◆ Given exercise: Repeat exactly the lines running from the line that contains "before = set(bpy.data.objects)" to the line that contains "CLIP_START = 0.01"; include both ends and add nothing.

◆ Supplied records:

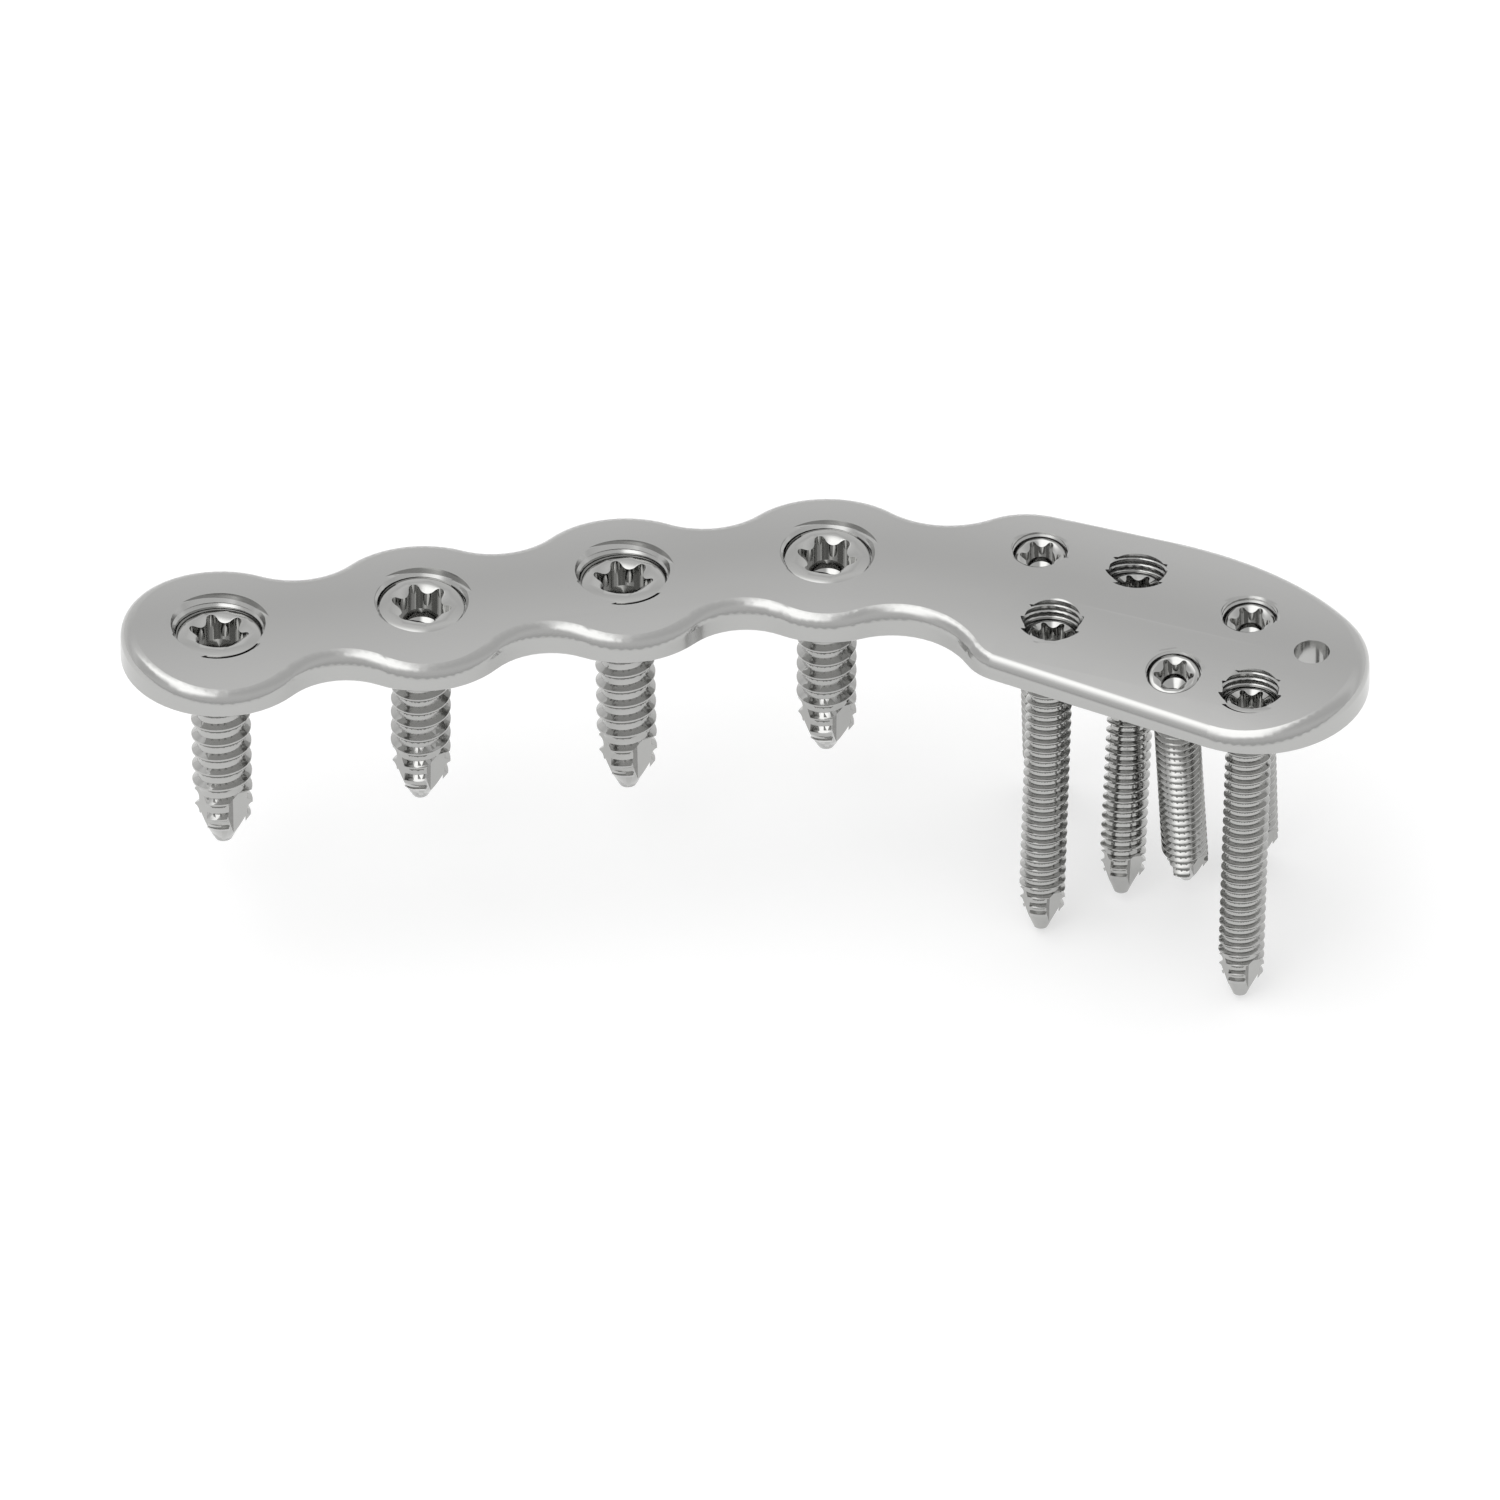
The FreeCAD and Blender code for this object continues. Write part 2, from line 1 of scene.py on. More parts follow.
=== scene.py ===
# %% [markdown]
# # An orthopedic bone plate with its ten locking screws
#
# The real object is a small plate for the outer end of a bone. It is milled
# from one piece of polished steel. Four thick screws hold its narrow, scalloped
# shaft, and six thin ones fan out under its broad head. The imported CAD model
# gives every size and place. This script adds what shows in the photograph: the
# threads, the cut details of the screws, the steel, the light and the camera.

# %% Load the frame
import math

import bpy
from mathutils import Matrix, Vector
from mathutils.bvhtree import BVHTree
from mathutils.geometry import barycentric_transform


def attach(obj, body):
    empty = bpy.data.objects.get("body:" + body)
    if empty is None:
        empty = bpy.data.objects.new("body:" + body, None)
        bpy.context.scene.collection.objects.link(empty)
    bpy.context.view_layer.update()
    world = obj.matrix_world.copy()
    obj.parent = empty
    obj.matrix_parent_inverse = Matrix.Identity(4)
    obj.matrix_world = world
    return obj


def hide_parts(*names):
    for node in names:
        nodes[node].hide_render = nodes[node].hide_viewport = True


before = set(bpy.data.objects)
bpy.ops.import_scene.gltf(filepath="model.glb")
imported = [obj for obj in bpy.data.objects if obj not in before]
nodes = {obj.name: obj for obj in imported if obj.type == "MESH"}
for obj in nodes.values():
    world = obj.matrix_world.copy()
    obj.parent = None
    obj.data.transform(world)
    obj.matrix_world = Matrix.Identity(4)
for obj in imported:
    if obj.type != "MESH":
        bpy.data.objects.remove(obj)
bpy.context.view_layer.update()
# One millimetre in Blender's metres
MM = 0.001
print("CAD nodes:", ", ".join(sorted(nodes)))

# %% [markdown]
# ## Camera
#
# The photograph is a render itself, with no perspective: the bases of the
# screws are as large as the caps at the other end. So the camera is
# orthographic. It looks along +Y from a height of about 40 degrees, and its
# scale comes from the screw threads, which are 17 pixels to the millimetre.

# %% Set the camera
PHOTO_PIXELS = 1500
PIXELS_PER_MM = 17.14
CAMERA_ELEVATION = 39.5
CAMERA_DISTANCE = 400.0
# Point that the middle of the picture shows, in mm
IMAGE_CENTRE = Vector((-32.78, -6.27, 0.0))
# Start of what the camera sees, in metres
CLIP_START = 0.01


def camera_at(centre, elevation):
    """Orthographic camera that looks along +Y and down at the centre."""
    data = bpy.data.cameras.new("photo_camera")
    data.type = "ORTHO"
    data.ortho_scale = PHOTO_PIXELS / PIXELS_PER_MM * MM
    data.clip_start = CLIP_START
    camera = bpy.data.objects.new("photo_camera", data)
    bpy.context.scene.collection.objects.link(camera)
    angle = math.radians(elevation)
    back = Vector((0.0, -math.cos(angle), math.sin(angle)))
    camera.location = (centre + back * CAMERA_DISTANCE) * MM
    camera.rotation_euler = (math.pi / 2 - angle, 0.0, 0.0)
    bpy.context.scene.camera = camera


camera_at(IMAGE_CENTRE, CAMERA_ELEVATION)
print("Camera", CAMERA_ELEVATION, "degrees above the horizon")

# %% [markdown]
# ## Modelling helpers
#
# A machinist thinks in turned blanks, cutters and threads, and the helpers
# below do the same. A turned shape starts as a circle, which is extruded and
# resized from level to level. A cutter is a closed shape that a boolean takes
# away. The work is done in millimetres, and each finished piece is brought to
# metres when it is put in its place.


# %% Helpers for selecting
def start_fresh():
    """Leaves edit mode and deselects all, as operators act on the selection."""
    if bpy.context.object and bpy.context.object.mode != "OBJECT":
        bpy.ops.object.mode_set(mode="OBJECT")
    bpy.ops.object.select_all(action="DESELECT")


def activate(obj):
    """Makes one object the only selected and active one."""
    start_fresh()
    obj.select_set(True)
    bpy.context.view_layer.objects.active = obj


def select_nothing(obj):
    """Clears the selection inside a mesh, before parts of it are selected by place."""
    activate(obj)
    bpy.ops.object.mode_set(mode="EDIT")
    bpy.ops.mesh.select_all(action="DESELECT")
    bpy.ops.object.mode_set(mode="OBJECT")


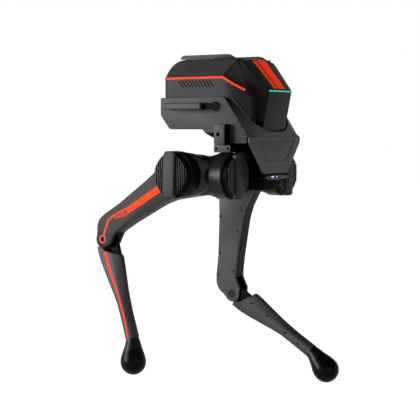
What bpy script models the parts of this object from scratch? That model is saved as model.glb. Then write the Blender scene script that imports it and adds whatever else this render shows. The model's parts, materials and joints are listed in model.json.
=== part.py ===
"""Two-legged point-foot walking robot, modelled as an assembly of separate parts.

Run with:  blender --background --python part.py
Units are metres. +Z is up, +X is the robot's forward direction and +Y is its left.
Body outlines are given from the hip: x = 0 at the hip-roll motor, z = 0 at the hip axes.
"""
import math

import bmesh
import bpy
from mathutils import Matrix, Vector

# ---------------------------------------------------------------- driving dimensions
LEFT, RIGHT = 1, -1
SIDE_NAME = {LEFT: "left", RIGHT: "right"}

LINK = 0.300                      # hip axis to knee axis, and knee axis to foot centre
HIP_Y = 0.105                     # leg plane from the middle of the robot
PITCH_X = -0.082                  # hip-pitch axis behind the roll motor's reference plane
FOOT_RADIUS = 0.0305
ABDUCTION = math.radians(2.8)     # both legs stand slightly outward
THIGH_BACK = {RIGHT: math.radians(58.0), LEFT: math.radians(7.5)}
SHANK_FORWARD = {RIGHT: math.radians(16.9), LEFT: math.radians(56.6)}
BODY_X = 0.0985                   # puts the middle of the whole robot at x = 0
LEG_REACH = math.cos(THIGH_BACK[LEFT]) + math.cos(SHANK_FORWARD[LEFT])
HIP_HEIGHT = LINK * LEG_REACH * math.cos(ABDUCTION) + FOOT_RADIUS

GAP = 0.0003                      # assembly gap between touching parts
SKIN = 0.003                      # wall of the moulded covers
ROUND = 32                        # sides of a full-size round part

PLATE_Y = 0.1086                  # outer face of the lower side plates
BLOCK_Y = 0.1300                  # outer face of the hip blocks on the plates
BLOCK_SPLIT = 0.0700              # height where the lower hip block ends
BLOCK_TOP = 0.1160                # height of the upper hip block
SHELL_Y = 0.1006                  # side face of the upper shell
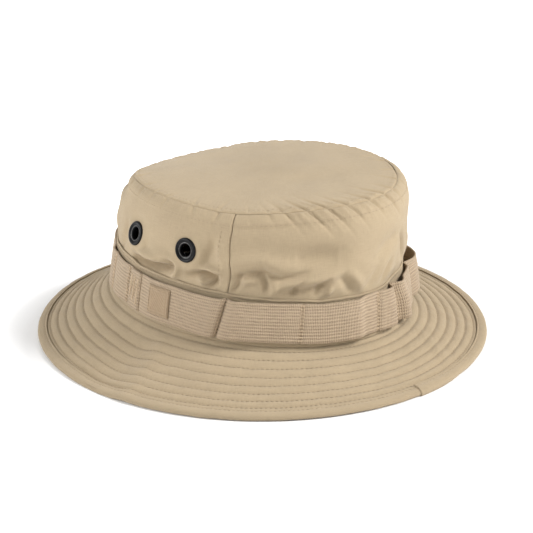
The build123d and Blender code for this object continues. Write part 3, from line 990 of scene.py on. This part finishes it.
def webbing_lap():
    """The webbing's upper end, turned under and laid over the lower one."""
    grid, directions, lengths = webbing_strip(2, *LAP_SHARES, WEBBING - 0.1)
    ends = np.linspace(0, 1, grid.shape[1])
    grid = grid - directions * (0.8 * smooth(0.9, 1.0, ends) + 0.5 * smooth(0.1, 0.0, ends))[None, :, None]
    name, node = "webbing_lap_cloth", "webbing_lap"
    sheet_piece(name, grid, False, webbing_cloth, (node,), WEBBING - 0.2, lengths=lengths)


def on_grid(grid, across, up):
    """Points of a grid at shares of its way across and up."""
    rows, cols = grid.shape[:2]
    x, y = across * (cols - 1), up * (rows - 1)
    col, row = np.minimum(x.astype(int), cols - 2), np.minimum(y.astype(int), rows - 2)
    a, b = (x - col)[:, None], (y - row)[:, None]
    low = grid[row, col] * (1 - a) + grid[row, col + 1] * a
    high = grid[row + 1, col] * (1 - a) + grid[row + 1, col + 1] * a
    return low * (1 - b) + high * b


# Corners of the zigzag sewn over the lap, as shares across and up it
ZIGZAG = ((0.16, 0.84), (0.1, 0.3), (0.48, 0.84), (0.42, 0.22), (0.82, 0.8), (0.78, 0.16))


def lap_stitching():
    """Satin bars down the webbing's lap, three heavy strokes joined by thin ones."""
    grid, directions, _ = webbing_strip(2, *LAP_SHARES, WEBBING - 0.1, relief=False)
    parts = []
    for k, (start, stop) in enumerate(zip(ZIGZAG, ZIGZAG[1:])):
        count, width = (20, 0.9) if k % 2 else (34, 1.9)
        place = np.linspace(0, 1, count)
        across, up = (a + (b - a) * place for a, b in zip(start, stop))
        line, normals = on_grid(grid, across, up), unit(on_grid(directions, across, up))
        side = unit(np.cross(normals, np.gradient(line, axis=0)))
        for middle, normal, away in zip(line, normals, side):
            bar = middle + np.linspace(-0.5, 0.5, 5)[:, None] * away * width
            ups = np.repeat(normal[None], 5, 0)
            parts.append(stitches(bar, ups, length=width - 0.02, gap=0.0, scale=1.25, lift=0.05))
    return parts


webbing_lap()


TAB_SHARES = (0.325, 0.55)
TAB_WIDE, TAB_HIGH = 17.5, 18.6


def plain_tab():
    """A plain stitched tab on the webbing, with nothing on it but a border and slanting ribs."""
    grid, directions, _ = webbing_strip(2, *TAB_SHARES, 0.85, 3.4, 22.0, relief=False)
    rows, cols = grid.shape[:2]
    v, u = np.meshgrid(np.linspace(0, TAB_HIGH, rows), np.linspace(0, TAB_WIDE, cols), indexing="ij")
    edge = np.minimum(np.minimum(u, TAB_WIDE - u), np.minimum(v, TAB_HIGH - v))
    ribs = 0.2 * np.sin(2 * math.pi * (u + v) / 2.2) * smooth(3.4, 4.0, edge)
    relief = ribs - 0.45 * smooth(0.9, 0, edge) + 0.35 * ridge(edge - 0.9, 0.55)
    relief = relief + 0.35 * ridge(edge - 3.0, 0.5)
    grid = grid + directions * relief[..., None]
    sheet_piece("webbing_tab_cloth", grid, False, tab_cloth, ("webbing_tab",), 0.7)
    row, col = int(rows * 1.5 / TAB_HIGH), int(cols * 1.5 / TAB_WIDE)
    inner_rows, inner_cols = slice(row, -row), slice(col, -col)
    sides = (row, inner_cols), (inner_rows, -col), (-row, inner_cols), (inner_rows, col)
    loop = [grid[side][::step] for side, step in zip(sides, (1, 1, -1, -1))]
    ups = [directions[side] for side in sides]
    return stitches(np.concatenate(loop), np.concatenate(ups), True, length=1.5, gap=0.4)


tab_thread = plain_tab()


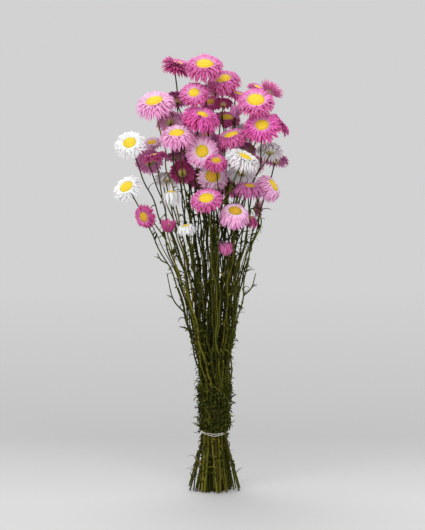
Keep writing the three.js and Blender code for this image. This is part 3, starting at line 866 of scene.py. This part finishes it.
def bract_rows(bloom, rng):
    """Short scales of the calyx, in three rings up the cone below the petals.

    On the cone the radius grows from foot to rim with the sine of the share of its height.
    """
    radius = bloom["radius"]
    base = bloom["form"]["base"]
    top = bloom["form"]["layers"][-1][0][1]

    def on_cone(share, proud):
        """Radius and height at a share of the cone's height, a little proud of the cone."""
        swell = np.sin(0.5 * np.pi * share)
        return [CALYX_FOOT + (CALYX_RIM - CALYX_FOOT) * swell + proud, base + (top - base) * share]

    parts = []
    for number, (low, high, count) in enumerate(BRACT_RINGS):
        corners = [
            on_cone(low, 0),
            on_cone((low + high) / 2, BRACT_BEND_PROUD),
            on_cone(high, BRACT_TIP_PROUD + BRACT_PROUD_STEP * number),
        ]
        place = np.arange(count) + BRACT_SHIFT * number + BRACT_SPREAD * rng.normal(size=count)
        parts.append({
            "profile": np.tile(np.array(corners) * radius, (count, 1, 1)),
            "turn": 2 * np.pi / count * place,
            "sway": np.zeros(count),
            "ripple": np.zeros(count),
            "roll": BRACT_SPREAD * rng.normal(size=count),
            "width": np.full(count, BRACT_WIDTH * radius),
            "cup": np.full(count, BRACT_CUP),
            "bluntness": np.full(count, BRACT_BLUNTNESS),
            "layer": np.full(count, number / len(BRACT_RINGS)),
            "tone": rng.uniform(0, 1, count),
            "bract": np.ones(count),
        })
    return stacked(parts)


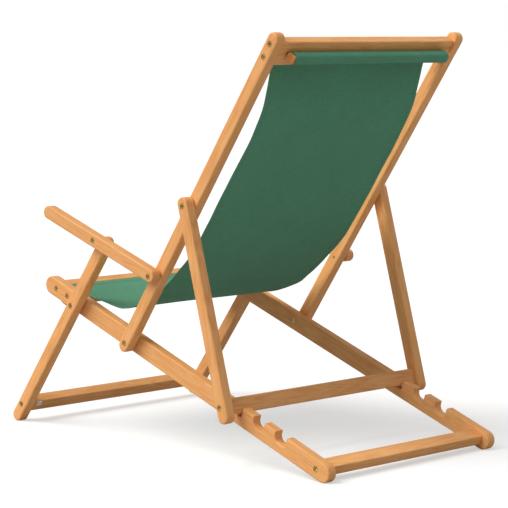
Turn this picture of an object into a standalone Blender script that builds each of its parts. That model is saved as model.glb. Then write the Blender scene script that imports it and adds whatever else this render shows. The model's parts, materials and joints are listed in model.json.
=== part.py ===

◆ Expected answer:
before = set(bpy.data.objects)
bpy.ops.import_scene.gltf(filepath="model.glb")
imported = [obj for obj in bpy.data.objects if obj not in before]
nodes = {obj.name: obj for obj in imported if obj.type == "MESH"}
for obj in nodes.values():
    world = obj.matrix_world.copy()
    obj.parent = None
    obj.data.transform(world)
    obj.matrix_world = Matrix.Identity(4)
for obj in imported:
    if obj.type != "MESH":
        bpy.data.objects.remove(obj)
bpy.context.view_layer.update()
# One millimetre in Blender's metres
MM = 0.001
print("CAD nodes:", ", ".join(sorted(nodes)))

# %% [markdown]
# ## Camera
#
# The photograph is a render itself, with no perspective: the bases of the
# screws are as large as the caps at the other end. So the camera is
# orthographic. It looks along +Y from a height of about 40 degrees, and its
# scale comes from the screw threads, which are 17 pixels to the millimetre.

# %% Set the camera
PHOTO_PIXELS = 1500
PIXELS_PER_MM = 17.14
CAMERA_ELEVATION = 39.5
CAMERA_DISTANCE = 400.0
# Point that the middle of the picture shows, in mm
IMAGE_CENTRE = Vector((-32.78, -6.27, 0.0))
# Start of what the camera sees, in metres
CLIP_START = 0.01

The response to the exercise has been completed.